Перед очередными приземистыми строениями нам велят остановиться. Вокруг нас появляются женщины в полосатых платьях. Вскоре мы узнаем, что они заключенные, но состоят в лагерном активе и командуют нами. А пока еще не до конца понимаем, что здесь мы на положении узниц. Солнце сильно греет, и я расстегиваю пальто. Одна молодая женщина в полосатом разглядывает мое голубое шелковое платье. Идет ко мне, склонив набок голову.
«Погляди-ка на нее», – говорит она по-польски. Она пинком сбивает пыль с моих туфель на низком каблуке. Прежде чем я успеваю понять, что происходит, она дотягивается до моих крохотных коралловых сережек в золотой оправе, которые я по венгерскому обычаю ношу с рождения. Резкий рывок, еще один – острая боль жалит мочки ушей. Она засовывает мои сережки себе в карман.

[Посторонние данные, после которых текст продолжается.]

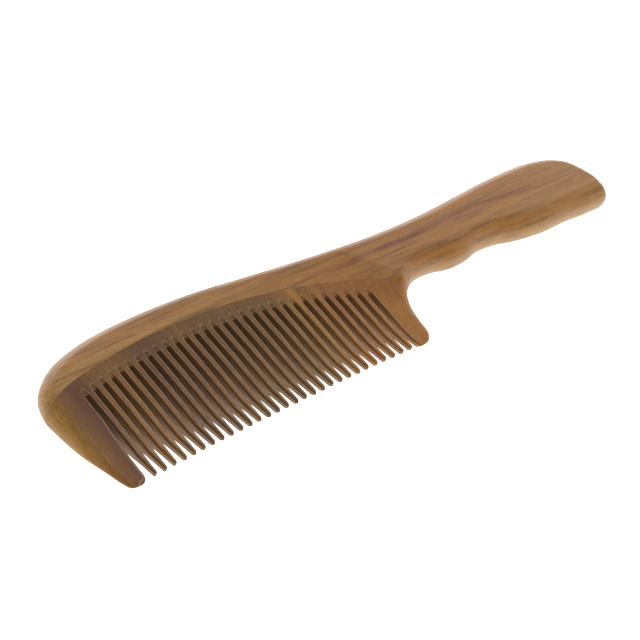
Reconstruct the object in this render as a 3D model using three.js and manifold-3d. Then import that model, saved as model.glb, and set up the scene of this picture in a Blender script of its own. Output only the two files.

Несмотря на боль, мне отчаянно хочется ей нравиться. Таково мое извечное желание быть принятой в круг своих. Ее презрительная усмешка уязвляет больше, чем рваные раны на мочках. «Зачем вы так? – говорю я. – Я бы и сама отдала вам серьги».
«Я гнила здесь, пока ты была на свободе, в школу ходила, по театрам шаталась», – цедит она.
Интересно, сколько времени она уже здесь. Она худая, но жилистая. Прямая осанка. Она могла быть танцовщицей. Не пойму, почему она так разозлилась из-за того, что я напомнила ей о нормальной жизни. «Когда я увижу маму? – спрашиваю я ее. – Мне сказали, что скоро».
Она обжигает меня холодным, злым взглядом. В ее глазах ни капли сострадания. Одна только ярость. Она указывает на дым, поднимающийся над одной из высоких труб в отдалении. «Вон она горит, твоя мамаша, – бросает она. – Привыкай говорить о ней в прошедшем времени».